(3D code data)
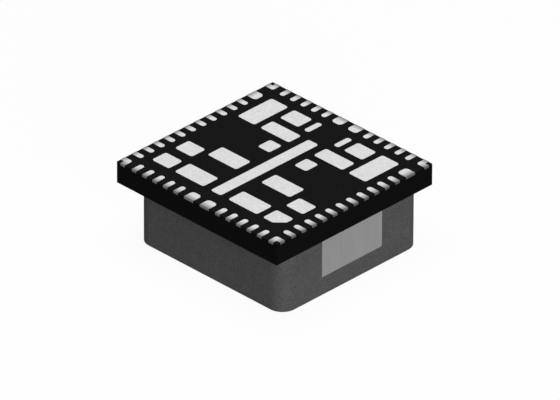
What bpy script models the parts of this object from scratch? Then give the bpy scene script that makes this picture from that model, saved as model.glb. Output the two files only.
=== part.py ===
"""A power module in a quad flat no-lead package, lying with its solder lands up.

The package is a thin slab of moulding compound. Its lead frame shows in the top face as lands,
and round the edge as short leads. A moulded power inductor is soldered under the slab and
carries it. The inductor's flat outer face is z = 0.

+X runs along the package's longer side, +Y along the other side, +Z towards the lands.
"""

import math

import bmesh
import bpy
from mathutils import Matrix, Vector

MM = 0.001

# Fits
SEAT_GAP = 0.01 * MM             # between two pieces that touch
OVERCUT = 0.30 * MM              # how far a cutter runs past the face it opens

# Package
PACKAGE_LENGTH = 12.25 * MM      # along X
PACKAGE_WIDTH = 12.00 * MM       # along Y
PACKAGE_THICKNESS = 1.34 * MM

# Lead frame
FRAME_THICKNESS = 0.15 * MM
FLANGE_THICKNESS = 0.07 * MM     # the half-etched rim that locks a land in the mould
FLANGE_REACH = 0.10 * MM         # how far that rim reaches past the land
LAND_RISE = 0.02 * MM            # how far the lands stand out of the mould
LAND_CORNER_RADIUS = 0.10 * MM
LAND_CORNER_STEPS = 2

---

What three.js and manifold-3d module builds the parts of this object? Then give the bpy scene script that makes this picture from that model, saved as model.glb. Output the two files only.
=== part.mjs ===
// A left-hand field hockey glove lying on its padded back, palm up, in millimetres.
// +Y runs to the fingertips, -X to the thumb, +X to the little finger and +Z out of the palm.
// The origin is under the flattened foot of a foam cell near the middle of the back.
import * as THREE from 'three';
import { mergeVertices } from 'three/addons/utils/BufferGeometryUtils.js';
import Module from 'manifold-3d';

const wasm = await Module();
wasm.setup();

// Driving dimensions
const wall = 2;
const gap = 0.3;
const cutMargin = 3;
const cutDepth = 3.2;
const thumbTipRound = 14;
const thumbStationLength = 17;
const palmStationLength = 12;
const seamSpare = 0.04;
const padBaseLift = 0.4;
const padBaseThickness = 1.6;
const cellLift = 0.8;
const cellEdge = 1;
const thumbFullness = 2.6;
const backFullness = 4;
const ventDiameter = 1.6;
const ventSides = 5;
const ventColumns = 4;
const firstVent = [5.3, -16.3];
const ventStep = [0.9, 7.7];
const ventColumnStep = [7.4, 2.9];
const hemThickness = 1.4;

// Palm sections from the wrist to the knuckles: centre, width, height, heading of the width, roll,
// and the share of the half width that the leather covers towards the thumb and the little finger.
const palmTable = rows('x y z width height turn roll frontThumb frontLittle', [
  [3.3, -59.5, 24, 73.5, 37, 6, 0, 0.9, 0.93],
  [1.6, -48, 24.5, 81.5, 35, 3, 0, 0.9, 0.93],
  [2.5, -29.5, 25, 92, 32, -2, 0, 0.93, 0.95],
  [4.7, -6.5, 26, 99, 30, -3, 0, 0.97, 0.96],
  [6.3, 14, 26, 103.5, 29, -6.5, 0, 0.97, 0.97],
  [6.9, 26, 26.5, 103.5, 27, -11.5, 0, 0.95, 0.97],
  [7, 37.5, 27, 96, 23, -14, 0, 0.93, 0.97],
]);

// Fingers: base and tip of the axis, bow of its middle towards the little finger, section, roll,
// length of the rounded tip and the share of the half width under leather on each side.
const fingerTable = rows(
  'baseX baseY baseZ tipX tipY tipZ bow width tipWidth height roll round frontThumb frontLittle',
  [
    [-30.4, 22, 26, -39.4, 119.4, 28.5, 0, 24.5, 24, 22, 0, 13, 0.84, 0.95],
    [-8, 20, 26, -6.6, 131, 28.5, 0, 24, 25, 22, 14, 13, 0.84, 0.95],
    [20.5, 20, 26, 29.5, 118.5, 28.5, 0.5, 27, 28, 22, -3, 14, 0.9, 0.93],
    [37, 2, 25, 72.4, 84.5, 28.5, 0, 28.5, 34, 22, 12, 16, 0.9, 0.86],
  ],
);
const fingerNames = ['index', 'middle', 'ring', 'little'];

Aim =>
Exact duplication is required for the lines above, from the line that contains "What bpy script" to the line that contains "carries it. The", inclusive; omit all others.

Answer to this task =>
What bpy script models the parts of this object from scratch? Then give the bpy scene script that makes this picture from that model, saved as model.glb. Output the two files only.
=== part.py ===
"""A power module in a quad flat no-lead package, lying with its solder lands up.

The package is a thin slab of moulding compound. Its lead frame shows in the top face as lands,
and round the edge as short leads. A moulded power inductor is soldered under the slab and
carries it. The inductor's flat outer face is z = 0.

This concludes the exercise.